There are 15 exploratory permits allowing corporations from around the world to prospect for baseball-sized chunks of nickel, copper, manganese, cobalt and rare elements lying on the seafloor in the Clarion-Clipperton Zone — and more permits are pending. Countries with an interest in developing the mineral sources include China, Japan, Great Britain, Russia, France, Kiribati and Belgium.

At stake is a potential sunken treasure of mineral wealth — if it can be recovered without too high of an economic and environmental cost.

The ISA last year declared “an urgent need” to begin creating the rules for exploiting these deep sea sources and others. That code — plus the extension of exploration contracts — are the agency’s top priority this year, according to documents published by the authority. On May 29, the ISA, based in Kingston, Jamaica, held a briefing at the United Nations in New York to bring interested parties up to speed on what it is doing to develop the rules governing where minerals will be taken and how.

As deposits on land dwindle, companies that are piling in to assess underwater harvest of the polymetallic nodules include Lockheed Martin’s UK Seabed Resources, Ocean Minerals Singapore, Cooks Islands Investment Corp., Marawa Research and Exploration and China Ocean Mineral Resources Research and Development Association, to name just a few. The University of Hawaii has also gotten in on some of the action by leasing its research vessels to international prospecting teams.

In touting Lockheed’s plunge into the venture in March 2013, Prime Minister David Cameron said the mining by the UK subsidiary of the American defense firm could yield 40 billion pounds over 30 years, according to British newspapers.

The technology is still in development, and it is not yet clear if the mining will be profitable or how it will be conducted, but tens of millions of dollars are being poured into finding the answers. Equally unclear is how the activity will impact the environment and how those effects will be regulated.

That’s worrying to Shelley Mahi, a Big Island member of the Native Tenant Protection Council.

“The mining is to take place at the base of pelagic seamounts, which are nursery grounds for ahi,” said Mahi. “I feel it’s important for all the fishermen to know about it.”

Mahi worried that the plan to exploit the seafloor seems to be moving ahead inexorably.
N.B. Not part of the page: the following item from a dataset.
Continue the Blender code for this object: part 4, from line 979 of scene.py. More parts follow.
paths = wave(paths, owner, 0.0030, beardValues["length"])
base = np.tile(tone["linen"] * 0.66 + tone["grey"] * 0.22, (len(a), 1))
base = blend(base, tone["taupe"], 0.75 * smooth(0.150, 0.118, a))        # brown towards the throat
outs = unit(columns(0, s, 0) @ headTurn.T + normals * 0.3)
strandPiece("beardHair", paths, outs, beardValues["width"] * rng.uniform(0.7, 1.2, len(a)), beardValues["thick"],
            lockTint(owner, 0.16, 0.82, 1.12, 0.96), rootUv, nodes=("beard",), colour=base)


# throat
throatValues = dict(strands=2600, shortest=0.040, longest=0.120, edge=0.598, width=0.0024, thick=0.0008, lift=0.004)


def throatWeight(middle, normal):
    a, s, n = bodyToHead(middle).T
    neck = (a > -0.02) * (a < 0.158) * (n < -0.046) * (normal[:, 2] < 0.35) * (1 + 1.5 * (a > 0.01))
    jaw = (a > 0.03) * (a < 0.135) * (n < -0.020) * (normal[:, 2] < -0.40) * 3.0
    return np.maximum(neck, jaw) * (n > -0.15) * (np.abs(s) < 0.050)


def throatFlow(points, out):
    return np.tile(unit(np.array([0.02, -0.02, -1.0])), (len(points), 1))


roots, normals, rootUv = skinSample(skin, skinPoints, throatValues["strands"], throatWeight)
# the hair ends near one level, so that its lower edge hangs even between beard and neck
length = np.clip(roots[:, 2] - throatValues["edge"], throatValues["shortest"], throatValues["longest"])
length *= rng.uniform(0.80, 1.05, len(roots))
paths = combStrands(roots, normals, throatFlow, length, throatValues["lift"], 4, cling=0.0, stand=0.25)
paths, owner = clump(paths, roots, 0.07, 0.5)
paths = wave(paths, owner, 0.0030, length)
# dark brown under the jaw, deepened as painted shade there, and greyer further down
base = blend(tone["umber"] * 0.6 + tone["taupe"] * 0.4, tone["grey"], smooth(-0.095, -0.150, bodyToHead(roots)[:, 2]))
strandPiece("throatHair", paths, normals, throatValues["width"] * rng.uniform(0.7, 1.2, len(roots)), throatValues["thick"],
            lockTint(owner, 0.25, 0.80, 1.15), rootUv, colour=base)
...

She believes that giant silt plumes from the mining could drift northwest and impact Hawaii’s fish and other sea life.

“I feel if no one stops it, they will go ahead and do it,” Mahi said. “It violates the heritage of the sea.”

Concerns about ocean mining and its possible impacts on Hawaii date back decades. In the early 1980s, environmental groups and lawmakers worked hard to head off a plan by the U.S. Department of the Interior to lease federal waters around Hawaii for manganese crust mining. Ocean pollution and impacts to species topped the list of concerns, along with the specter of on-land pollution from mineral processing in Hawaii.

The mining being tested three decades later could instead impact a huge number of species inhabiting the deep.

The activity stands to disturb tens of thousands of square miles of the abyssal sea floor and potentially the deep water column, said Craig Smith, a University of Hawaii oceanographer who helped draft a stop-gap conservation plan that the ISA is using until more concrete rules can be set.

“These areas have very high biodiversity, but the habitats are also vast,” he said.

Smith doubted the effects would extend to Hawaii. And because processing costs would be lower on the mainland, it’s unlikely the metals would be extracted in facilities on the Hawaiian Islands, he said.

“I think abyssal polymetallic nodule mining in the international areas under ISA jurisdiction will very likely have zero environmental effects on waters near Hawaii,” he said. “I also think it is likely to be managed to have very little impact on the upper water column, even near the mining vessels.”

“Most impacts are likely to be restricted to the deep sea,” he said, “and within a few hundred kilometers or so of the mining operation, in my opinion.”